==== Information supplied
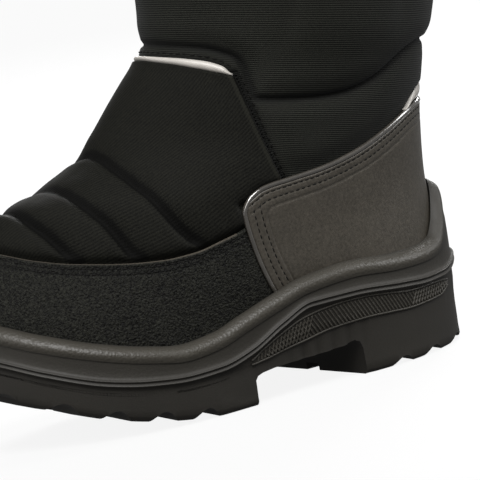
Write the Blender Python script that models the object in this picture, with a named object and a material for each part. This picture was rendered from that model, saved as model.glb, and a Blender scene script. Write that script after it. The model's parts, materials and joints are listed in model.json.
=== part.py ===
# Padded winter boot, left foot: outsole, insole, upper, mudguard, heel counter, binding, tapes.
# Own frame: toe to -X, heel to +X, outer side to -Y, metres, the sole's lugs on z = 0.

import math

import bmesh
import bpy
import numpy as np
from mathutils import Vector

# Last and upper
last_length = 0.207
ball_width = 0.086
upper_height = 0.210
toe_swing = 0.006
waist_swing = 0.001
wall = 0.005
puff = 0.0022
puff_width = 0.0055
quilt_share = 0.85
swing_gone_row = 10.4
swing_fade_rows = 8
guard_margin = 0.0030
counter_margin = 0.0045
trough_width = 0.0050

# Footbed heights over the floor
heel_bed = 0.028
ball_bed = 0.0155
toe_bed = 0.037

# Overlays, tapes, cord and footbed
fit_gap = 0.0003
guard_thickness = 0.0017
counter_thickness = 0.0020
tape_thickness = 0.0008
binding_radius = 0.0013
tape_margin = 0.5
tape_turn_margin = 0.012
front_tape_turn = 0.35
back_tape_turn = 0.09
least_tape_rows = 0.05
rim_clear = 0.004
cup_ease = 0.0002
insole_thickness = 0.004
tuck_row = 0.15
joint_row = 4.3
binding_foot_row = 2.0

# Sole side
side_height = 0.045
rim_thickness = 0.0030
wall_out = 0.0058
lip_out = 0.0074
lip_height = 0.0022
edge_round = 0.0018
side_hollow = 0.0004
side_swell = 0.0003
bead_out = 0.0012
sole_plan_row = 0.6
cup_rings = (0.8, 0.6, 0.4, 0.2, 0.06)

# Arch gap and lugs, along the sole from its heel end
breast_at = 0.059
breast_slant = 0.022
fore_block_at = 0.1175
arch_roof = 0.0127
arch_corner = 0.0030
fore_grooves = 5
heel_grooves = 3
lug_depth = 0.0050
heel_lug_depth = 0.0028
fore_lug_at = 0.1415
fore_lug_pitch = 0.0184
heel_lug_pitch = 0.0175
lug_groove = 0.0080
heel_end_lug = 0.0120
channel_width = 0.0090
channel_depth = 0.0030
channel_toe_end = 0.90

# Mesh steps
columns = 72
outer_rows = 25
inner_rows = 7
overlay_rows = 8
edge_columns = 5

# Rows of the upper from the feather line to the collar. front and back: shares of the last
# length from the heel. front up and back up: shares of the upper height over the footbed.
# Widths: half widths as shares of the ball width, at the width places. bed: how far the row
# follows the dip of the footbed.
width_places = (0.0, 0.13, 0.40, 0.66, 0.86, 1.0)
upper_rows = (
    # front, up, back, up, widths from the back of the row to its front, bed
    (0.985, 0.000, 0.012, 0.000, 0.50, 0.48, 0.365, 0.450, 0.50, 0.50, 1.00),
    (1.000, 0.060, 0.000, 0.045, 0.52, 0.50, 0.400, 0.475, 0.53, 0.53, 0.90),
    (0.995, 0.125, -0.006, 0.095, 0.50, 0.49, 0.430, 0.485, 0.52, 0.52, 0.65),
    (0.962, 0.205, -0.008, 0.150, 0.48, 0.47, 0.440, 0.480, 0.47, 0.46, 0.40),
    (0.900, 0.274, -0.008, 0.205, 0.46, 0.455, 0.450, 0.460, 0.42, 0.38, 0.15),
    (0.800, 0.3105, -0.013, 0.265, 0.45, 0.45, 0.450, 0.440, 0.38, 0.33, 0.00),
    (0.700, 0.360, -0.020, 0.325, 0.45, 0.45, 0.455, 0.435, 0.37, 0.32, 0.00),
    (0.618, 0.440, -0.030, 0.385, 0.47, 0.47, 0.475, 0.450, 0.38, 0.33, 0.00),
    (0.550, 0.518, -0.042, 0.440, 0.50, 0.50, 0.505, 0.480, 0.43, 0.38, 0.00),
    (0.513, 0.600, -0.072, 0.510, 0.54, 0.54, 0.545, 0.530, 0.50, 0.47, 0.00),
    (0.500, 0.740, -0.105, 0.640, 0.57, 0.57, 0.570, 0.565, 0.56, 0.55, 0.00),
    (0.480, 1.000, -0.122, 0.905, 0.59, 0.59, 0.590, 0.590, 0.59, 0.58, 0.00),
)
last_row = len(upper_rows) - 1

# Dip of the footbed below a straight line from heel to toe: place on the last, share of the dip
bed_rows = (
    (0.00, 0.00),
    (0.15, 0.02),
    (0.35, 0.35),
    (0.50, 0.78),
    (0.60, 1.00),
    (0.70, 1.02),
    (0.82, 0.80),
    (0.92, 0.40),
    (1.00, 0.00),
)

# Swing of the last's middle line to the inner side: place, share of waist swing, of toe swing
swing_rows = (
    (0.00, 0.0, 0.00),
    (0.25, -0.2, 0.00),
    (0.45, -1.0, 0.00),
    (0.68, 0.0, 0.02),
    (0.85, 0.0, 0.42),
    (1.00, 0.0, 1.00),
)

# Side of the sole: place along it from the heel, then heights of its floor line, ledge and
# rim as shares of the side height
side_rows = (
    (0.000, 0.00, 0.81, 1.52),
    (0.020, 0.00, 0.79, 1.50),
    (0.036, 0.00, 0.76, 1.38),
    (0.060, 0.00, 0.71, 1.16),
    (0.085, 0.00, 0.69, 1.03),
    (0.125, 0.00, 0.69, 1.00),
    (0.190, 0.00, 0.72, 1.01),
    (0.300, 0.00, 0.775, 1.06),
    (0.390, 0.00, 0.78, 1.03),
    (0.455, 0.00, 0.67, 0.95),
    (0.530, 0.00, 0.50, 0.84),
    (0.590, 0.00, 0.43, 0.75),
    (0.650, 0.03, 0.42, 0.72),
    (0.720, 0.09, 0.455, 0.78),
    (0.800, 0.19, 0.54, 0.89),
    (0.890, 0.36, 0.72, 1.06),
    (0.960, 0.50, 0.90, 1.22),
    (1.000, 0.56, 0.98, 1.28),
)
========
▶ _Task requirements_
Return nothing but the lines from the start of the listing above through the line containing "cup_rings = (0.8, 0.6, 0.4, 0.2, 0.06)", exactly as given.

▶ _Worked answer_
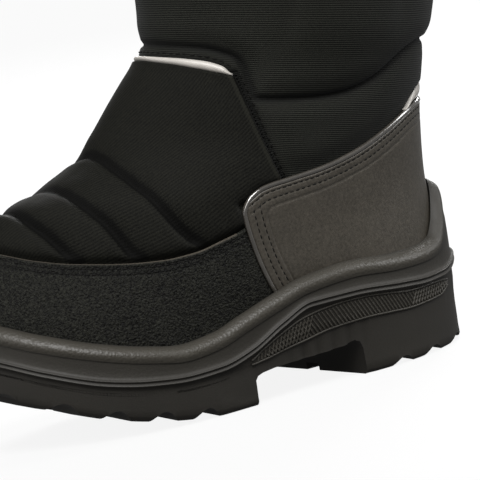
Write the Blender Python script that models the object in this picture, with a named object and a material for each part. This picture was rendered from that model, saved as model.glb, and a Blender scene script. Write that script after it. The model's parts, materials and joints are listed in model.json.
=== part.py ===
# Padded winter boot, left foot: outsole, insole, upper, mudguard, heel counter, binding, tapes.
# Own frame: toe to -X, heel to +X, outer side to -Y, metres, the sole's lugs on z = 0.

import math

import bmesh
import bpy
import numpy as np
from mathutils import Vector

# Last and upper
last_length = 0.207
ball_width = 0.086
upper_height = 0.210
toe_swing = 0.006
waist_swing = 0.001
wall = 0.005
puff = 0.0022
puff_width = 0.0055
quilt_share = 0.85
swing_gone_row = 10.4
swing_fade_rows = 8
guard_margin = 0.0030
counter_margin = 0.0045
trough_width = 0.0050

# Footbed heights over the floor
heel_bed = 0.028
ball_bed = 0.0155
toe_bed = 0.037

# Overlays, tapes, cord and footbed
fit_gap = 0.0003
guard_thickness = 0.0017
counter_thickness = 0.0020
tape_thickness = 0.0008
binding_radius = 0.0013
tape_margin = 0.5
tape_turn_margin = 0.012
front_tape_turn = 0.35
back_tape_turn = 0.09
least_tape_rows = 0.05
rim_clear = 0.004
cup_ease = 0.0002
insole_thickness = 0.004
tuck_row = 0.15
joint_row = 4.3
binding_foot_row = 2.0

# Sole side
side_height = 0.045
rim_thickness = 0.0030
wall_out = 0.0058
lip_out = 0.0074
lip_height = 0.0022
edge_round = 0.0018
side_hollow = 0.0004
side_swell = 0.0003
bead_out = 0.0012
sole_plan_row = 0.6
cup_rings = (0.8, 0.6, 0.4, 0.2, 0.06)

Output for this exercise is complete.